**Problem to solve:**
Find the string "materials" in the listing and report every line that has it.

**Recorded information:**
## BEGIN

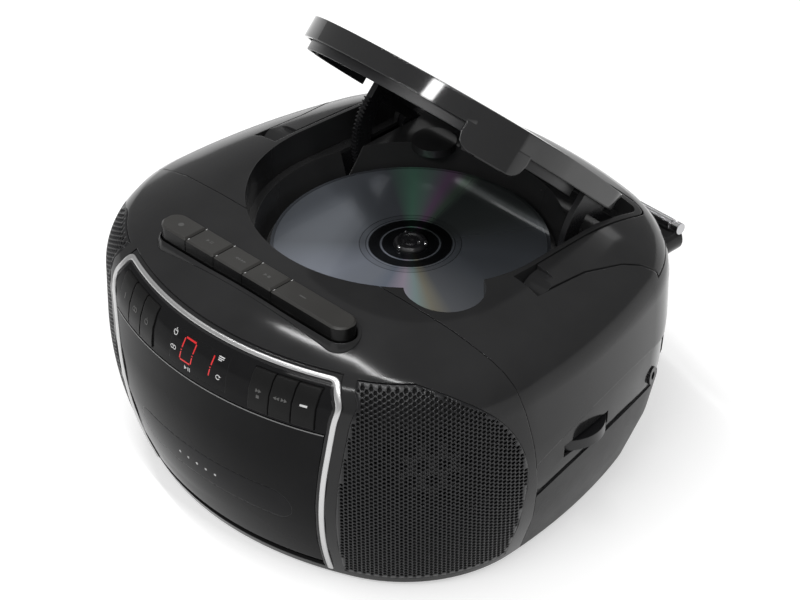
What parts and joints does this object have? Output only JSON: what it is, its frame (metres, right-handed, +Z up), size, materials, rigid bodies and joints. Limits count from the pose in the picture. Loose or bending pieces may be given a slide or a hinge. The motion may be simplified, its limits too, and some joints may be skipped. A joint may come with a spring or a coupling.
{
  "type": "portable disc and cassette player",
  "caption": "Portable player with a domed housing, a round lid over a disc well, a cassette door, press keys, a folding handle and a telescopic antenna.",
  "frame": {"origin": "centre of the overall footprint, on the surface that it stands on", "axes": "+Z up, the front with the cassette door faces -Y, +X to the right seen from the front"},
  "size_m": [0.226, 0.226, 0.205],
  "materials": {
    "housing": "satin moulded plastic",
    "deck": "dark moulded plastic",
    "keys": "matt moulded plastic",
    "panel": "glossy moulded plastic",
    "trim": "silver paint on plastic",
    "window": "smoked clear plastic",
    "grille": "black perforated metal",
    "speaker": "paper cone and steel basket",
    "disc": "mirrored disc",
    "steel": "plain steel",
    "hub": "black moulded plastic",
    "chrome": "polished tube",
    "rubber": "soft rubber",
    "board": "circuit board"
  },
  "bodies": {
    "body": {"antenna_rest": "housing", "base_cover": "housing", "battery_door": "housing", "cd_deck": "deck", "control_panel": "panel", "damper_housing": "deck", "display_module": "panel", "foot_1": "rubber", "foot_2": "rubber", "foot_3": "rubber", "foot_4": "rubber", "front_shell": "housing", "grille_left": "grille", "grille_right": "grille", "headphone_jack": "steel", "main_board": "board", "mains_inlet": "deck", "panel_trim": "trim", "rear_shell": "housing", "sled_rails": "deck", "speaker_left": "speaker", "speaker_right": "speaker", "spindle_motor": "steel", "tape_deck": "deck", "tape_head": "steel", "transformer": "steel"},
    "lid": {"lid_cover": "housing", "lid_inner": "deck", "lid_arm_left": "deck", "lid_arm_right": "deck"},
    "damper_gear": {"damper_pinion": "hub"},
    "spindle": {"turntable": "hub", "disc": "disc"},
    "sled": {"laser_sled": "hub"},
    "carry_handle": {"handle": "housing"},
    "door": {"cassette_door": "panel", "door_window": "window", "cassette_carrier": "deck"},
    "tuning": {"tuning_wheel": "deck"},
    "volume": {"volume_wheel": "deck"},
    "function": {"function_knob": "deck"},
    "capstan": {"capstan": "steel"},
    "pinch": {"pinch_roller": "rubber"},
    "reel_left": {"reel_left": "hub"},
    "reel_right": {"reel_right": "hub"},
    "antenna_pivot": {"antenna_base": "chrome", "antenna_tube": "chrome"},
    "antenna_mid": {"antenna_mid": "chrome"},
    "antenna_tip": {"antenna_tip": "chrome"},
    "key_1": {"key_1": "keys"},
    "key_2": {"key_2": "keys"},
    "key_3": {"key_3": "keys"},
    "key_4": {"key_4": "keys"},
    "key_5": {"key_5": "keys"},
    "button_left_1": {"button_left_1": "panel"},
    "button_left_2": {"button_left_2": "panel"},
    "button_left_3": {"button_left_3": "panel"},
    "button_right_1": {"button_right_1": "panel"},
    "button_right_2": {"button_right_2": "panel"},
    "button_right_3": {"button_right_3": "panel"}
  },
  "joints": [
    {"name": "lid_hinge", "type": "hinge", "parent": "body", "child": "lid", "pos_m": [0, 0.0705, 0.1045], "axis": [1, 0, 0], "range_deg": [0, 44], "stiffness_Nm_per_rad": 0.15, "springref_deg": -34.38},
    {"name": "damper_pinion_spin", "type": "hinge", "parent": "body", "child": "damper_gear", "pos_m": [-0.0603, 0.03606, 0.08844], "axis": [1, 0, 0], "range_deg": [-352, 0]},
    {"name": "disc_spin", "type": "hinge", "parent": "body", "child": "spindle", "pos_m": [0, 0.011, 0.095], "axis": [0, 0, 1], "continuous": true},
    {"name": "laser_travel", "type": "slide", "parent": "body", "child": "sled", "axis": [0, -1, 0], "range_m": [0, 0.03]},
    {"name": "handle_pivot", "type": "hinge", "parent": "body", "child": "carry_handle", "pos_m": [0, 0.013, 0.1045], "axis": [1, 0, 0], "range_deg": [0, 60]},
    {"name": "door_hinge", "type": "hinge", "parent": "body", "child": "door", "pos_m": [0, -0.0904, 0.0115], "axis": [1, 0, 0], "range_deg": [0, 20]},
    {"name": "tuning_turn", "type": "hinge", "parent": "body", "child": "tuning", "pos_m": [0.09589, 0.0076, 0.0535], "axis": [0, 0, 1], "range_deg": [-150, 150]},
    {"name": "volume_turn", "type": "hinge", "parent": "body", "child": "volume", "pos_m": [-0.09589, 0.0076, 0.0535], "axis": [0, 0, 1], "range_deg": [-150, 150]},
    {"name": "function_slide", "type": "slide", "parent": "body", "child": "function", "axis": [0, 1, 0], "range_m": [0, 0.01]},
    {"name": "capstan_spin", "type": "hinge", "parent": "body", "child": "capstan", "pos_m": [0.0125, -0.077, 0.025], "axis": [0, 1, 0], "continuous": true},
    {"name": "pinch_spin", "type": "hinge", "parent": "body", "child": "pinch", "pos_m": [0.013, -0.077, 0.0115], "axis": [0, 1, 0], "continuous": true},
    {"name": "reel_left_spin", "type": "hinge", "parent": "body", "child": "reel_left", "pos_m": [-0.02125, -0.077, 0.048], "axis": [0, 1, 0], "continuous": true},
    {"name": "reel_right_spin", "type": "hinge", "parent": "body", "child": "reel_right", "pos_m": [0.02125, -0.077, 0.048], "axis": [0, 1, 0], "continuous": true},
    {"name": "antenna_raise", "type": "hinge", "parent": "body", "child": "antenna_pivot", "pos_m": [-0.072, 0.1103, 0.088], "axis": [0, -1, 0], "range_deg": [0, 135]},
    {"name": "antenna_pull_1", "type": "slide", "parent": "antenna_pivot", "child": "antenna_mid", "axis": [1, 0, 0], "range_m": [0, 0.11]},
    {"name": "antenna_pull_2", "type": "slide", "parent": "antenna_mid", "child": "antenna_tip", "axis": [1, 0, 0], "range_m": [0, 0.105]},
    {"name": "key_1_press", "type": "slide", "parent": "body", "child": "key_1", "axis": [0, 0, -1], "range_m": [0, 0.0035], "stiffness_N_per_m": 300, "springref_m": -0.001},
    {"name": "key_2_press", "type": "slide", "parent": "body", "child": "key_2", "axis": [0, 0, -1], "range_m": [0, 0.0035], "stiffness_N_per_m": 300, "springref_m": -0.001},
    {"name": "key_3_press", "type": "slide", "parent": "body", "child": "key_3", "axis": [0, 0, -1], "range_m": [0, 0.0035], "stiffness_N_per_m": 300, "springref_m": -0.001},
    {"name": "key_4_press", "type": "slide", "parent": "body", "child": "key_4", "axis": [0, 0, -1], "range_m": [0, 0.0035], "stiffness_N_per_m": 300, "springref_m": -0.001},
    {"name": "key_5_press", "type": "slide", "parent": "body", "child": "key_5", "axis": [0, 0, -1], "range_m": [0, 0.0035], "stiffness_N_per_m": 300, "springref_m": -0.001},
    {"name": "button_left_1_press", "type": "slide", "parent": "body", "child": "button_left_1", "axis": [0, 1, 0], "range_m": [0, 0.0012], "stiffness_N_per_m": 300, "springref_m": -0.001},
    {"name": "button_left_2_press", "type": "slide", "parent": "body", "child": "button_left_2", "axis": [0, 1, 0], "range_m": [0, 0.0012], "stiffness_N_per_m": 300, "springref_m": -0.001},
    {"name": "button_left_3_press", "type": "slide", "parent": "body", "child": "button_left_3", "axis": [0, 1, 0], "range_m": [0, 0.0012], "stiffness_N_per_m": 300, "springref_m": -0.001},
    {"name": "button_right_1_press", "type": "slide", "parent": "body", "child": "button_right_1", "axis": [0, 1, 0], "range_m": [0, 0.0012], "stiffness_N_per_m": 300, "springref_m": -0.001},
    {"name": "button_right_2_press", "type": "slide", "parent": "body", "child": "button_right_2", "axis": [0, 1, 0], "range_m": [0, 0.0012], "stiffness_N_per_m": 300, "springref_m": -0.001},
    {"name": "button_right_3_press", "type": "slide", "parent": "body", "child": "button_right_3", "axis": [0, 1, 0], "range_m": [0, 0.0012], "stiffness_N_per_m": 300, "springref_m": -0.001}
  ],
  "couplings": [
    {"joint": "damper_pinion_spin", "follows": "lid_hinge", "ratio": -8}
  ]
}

## END

**Expected answer:**
What parts and joints does this object have? Output only JSON: what it is, its frame (metres, right-handed, +Z up), size, materials, rigid bodies and joints. Limits count from the pose in the picture. Loose or bending pieces may be given a slide or a hinge. The motion may be simplified, its limits too, and some joints may be skipped. A joint may come with a spring or a coupling.
  "materials": {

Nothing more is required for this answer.